[start of Task input]

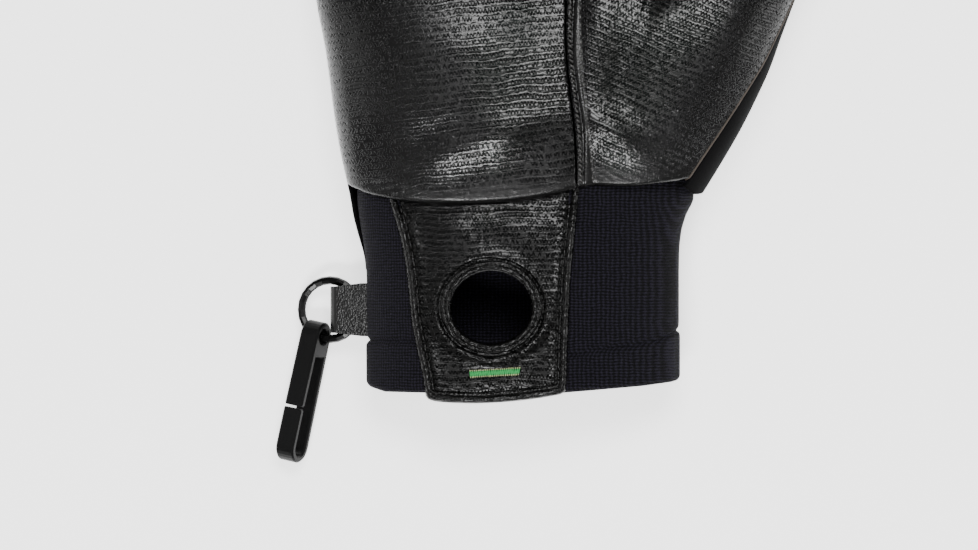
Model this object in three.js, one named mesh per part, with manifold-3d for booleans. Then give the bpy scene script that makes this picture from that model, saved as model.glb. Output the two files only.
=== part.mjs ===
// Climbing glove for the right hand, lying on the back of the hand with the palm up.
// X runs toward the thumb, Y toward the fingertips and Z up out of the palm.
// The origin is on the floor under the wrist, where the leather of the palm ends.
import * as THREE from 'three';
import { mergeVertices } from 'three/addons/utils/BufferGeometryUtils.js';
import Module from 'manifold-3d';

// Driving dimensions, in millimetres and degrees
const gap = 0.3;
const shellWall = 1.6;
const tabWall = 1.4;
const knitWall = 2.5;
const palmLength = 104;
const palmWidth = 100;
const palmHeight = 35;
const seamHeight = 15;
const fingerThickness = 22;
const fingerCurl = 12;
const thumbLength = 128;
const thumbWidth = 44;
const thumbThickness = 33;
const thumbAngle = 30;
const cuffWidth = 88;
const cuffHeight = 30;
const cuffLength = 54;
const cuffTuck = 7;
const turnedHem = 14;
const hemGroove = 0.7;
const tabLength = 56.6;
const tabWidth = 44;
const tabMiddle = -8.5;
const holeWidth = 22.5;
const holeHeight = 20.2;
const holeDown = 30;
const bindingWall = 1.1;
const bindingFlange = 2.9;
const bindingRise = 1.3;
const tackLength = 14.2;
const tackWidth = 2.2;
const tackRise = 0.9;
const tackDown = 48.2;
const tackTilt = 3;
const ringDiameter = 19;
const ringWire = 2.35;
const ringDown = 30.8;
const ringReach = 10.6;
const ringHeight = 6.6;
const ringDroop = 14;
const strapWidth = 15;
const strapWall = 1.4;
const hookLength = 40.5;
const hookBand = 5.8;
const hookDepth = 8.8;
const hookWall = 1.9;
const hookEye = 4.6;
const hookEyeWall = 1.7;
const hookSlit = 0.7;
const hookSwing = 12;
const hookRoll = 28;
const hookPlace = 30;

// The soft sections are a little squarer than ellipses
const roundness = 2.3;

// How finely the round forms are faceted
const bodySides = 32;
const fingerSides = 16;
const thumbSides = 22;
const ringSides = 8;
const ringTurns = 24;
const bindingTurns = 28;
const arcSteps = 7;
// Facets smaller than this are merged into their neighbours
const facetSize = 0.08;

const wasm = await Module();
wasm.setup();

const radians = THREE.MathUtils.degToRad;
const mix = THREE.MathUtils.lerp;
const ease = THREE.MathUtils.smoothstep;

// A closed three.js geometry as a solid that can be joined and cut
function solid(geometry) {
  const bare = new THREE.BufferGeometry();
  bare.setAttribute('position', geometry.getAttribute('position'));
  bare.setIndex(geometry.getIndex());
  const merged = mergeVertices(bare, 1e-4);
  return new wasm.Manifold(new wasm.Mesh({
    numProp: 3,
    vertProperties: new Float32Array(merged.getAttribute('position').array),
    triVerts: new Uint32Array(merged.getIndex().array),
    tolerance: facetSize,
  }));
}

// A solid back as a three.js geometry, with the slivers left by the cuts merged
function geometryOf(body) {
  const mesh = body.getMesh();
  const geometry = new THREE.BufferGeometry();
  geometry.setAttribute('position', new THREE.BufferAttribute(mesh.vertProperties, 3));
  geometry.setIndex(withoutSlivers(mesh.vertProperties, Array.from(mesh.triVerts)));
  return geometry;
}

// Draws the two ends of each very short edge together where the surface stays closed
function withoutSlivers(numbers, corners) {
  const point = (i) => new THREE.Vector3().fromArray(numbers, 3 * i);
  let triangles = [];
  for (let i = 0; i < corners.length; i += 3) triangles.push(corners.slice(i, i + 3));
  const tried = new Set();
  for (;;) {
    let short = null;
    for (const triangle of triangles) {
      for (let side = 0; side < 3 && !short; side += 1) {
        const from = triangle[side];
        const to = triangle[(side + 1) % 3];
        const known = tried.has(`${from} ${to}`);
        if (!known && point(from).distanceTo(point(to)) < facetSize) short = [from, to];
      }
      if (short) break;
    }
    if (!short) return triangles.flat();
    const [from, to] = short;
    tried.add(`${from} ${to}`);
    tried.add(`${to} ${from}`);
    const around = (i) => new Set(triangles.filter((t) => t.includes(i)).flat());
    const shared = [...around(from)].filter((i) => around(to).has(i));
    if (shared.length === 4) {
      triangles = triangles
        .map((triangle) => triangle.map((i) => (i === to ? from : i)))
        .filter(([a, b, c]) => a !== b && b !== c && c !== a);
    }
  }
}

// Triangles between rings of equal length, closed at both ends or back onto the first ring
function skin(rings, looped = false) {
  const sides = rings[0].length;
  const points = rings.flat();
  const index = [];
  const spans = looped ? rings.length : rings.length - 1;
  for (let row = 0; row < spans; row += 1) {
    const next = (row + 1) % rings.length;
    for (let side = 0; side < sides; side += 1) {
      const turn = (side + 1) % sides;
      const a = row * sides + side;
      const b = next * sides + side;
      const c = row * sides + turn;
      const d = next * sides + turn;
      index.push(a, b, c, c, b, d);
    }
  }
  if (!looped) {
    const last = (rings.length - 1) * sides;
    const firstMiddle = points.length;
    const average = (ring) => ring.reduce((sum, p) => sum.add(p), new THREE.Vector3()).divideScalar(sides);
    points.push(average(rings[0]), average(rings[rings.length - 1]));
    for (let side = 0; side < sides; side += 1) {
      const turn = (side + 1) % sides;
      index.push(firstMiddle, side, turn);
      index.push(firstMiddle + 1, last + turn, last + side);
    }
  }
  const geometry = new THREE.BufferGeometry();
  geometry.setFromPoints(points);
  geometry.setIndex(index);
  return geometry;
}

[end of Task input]
[start of Task input]

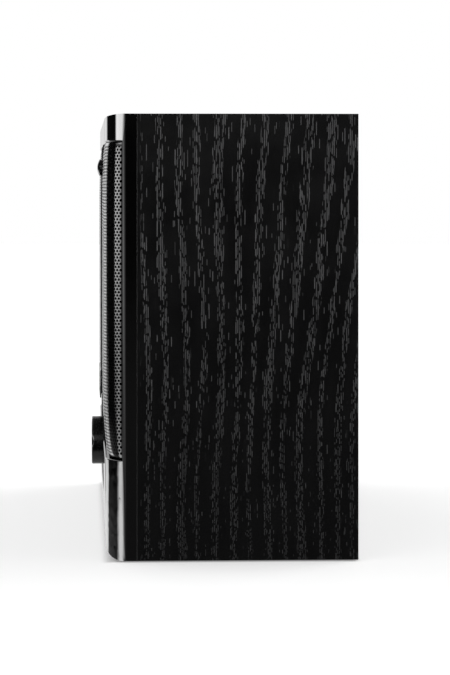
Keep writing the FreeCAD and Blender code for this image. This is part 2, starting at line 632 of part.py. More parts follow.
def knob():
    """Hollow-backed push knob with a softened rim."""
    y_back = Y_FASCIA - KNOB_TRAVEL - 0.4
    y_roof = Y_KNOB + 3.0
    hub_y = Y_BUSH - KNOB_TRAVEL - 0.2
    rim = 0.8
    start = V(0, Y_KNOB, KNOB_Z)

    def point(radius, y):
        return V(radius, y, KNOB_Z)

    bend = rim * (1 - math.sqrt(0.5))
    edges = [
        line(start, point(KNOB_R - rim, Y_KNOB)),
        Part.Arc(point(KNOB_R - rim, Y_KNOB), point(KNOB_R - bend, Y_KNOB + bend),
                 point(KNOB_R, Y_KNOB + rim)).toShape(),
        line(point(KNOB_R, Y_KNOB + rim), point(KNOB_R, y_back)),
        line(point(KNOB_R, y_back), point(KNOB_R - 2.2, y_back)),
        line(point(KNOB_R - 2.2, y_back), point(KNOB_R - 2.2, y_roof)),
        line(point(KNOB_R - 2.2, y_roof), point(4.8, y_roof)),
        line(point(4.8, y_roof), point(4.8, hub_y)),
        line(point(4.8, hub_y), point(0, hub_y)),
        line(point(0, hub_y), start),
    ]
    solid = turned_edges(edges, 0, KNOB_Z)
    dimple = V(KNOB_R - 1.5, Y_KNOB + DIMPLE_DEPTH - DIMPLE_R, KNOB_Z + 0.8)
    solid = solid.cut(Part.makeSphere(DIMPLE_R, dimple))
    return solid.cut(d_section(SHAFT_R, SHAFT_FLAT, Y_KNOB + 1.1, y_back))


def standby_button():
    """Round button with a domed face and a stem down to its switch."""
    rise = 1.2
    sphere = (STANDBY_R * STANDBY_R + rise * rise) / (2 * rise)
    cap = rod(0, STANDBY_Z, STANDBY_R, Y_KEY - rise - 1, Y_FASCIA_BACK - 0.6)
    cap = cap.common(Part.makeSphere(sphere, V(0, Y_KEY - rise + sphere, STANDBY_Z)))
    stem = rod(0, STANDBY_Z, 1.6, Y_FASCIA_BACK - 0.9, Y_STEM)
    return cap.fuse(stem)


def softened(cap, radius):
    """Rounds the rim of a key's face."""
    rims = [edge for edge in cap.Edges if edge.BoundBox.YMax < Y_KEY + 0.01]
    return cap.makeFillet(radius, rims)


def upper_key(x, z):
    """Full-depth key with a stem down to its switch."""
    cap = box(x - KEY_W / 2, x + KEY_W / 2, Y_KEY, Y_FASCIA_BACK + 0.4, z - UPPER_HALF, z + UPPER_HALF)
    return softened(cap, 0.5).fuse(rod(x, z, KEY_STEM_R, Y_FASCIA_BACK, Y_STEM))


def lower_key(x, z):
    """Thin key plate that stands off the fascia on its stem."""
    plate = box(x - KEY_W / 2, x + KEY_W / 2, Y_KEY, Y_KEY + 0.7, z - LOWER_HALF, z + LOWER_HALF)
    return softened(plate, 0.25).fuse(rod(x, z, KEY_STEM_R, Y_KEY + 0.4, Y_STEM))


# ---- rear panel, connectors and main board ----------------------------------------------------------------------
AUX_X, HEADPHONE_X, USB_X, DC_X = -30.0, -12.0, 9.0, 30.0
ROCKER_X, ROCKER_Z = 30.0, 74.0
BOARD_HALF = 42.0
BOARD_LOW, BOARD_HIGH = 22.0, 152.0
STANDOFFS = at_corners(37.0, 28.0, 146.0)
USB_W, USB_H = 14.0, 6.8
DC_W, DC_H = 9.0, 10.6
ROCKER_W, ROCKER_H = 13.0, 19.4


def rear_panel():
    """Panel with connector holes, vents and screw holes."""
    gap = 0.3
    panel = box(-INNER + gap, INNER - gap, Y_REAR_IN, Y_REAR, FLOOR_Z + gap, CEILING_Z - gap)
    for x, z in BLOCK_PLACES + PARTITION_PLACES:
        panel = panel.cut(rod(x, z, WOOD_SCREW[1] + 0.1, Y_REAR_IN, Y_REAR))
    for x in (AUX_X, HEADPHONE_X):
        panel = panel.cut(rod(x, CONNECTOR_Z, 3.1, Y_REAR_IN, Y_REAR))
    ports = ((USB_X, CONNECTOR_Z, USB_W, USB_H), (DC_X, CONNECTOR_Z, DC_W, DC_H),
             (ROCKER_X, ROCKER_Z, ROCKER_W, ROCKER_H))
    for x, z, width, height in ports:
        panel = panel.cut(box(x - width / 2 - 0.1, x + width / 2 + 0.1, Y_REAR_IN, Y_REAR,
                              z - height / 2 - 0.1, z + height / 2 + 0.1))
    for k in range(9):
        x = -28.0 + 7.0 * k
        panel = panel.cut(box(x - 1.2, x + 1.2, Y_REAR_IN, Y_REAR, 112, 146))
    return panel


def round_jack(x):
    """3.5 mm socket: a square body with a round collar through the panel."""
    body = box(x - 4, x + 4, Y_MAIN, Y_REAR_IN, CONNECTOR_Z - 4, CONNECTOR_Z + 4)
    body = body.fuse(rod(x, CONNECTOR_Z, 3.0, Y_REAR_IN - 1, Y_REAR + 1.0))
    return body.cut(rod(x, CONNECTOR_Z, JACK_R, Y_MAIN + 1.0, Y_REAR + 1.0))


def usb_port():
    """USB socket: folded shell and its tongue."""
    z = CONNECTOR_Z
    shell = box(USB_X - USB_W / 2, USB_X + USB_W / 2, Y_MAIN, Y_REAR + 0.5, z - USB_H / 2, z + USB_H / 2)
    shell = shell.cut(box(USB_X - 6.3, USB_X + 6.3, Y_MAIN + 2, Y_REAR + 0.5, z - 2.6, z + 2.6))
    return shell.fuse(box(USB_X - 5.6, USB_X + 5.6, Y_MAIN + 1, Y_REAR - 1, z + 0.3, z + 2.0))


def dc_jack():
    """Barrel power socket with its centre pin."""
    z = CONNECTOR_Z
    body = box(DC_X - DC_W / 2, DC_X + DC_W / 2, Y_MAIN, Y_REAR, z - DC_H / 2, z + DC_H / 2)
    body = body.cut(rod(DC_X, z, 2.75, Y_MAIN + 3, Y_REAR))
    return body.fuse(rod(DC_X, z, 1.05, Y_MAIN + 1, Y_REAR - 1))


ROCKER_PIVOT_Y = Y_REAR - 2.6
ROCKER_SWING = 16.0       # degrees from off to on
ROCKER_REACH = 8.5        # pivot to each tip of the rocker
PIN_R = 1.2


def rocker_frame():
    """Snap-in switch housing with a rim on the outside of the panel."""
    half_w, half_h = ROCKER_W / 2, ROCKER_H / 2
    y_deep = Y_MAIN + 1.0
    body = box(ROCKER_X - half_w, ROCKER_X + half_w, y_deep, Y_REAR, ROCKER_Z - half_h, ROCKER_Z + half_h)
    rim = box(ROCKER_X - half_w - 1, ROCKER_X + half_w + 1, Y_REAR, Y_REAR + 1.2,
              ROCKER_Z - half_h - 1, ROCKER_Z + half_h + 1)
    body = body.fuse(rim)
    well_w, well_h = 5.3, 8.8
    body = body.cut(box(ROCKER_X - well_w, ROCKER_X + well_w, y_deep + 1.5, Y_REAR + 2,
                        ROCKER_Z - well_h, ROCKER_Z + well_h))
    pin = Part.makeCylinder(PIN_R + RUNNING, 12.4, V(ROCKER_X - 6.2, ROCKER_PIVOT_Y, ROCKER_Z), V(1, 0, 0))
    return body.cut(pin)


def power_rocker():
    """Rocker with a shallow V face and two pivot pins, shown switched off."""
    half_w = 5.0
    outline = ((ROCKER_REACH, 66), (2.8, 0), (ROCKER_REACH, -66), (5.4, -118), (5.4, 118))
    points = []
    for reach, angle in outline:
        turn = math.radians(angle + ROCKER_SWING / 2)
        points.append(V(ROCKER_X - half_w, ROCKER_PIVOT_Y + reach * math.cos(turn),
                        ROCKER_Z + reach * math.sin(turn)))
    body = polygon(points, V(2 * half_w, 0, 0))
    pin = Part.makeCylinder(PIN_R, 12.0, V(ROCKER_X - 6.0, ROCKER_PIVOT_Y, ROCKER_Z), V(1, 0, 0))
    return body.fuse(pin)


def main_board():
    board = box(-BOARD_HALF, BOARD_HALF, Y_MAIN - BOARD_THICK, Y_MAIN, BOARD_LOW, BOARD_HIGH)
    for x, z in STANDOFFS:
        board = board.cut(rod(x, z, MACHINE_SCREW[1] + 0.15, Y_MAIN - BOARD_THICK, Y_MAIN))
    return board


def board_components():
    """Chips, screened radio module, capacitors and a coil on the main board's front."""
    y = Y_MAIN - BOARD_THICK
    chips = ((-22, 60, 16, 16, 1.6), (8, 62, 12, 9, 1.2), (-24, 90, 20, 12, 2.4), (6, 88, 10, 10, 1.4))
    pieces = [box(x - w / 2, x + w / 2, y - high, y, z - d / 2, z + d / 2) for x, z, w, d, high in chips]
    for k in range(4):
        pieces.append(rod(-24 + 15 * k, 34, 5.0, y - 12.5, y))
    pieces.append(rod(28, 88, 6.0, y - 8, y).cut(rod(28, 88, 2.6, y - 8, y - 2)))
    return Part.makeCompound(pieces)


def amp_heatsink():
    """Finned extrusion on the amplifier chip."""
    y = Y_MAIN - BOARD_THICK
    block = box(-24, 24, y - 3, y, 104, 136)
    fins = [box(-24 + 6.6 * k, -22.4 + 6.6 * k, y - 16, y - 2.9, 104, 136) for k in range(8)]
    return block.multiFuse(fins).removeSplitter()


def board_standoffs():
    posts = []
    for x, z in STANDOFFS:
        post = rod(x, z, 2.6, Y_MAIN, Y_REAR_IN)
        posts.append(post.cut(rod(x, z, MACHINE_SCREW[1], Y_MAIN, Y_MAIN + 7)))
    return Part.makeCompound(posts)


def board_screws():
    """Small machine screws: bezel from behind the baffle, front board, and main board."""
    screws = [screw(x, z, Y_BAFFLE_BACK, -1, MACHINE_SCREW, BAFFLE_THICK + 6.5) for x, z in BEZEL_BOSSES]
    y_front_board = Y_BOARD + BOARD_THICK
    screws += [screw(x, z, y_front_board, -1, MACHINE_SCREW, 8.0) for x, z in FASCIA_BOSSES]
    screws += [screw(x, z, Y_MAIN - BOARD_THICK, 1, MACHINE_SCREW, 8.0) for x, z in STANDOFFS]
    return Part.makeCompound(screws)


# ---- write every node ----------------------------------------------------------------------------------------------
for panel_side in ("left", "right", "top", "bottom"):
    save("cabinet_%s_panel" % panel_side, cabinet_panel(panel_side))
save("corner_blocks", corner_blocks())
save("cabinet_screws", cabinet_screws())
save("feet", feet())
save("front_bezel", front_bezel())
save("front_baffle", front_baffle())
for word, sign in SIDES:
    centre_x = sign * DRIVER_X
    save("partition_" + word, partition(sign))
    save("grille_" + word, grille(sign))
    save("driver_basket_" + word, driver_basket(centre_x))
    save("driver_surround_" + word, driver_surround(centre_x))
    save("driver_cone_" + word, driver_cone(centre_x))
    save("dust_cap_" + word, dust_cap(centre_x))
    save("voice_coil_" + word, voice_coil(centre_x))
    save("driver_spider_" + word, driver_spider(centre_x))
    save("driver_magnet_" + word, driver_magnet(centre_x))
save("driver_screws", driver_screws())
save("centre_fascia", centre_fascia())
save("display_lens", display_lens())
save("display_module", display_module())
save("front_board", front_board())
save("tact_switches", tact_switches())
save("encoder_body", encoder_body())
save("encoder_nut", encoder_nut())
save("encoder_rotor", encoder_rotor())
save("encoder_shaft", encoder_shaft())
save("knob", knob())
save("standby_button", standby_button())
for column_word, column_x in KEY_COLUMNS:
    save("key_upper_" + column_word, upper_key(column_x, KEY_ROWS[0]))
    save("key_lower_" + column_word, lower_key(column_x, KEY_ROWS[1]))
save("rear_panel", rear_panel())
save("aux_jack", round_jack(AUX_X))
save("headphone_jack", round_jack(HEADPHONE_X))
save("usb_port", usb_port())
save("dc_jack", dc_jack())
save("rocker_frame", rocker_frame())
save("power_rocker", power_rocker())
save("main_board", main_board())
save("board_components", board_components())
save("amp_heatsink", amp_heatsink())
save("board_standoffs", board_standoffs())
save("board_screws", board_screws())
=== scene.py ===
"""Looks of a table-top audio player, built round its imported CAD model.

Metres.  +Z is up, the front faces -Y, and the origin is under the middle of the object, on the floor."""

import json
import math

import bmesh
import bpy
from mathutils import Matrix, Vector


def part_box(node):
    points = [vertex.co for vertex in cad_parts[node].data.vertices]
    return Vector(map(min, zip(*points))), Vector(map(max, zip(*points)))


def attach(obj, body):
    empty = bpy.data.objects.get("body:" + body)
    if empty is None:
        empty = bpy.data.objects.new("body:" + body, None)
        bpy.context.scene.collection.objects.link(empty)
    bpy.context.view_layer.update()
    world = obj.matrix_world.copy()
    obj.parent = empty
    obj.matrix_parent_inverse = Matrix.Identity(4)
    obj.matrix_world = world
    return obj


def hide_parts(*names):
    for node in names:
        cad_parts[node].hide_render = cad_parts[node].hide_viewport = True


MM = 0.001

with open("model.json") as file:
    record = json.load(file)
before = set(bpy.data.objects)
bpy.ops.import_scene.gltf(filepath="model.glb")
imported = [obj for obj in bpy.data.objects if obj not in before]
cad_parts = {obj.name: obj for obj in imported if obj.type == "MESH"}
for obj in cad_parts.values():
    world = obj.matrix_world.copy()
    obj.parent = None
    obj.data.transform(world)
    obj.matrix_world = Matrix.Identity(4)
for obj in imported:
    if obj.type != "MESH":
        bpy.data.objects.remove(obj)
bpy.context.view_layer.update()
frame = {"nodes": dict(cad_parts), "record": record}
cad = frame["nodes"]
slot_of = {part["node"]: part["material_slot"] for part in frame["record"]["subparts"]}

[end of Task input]

* What you need to do *
Write out exactly the lines from the one with "for column_word, column_x" through the one with "obj.data.transform(world)", including both, and no others.

* Full solution *
for column_word, column_x in KEY_COLUMNS:
    save("key_upper_" + column_word, upper_key(column_x, KEY_ROWS[0]))
    save("key_lower_" + column_word, lower_key(column_x, KEY_ROWS[1]))
save("rear_panel", rear_panel())
save("aux_jack", round_jack(AUX_X))
save("headphone_jack", round_jack(HEADPHONE_X))
save("usb_port", usb_port())
save("dc_jack", dc_jack())
save("rocker_frame", rocker_frame())
save("power_rocker", power_rocker())
save("main_board", main_board())
save("board_components", board_components())
save("amp_heatsink", amp_heatsink())
save("board_standoffs", board_standoffs())
save("board_screws", board_screws())
=== scene.py ===
"""Looks of a table-top audio player, built round its imported CAD model.

Metres.  +Z is up, the front faces -Y, and the origin is under the middle of the object, on the floor."""

import json
import math

import bmesh
import bpy
from mathutils import Matrix, Vector


def part_box(node):
    points = [vertex.co for vertex in cad_parts[node].data.vertices]
    return Vector(map(min, zip(*points))), Vector(map(max, zip(*points)))


def attach(obj, body):
    empty = bpy.data.objects.get("body:" + body)
    if empty is None:
        empty = bpy.data.objects.new("body:" + body, None)
        bpy.context.scene.collection.objects.link(empty)
    bpy.context.view_layer.update()
    world = obj.matrix_world.copy()
    obj.parent = empty
    obj.matrix_parent_inverse = Matrix.Identity(4)
    obj.matrix_world = world
    return obj


def hide_parts(*names):
    for node in names:
        cad_parts[node].hide_render = cad_parts[node].hide_viewport = True


MM = 0.001

with open("model.json") as file:
    record = json.load(file)
before = set(bpy.data.objects)
bpy.ops.import_scene.gltf(filepath="model.glb")
imported = [obj for obj in bpy.data.objects if obj not in before]
cad_parts = {obj.name: obj for obj in imported if obj.type == "MESH"}
for obj in cad_parts.values():
    world = obj.matrix_world.copy()
    obj.parent = None
    obj.data.transform(world)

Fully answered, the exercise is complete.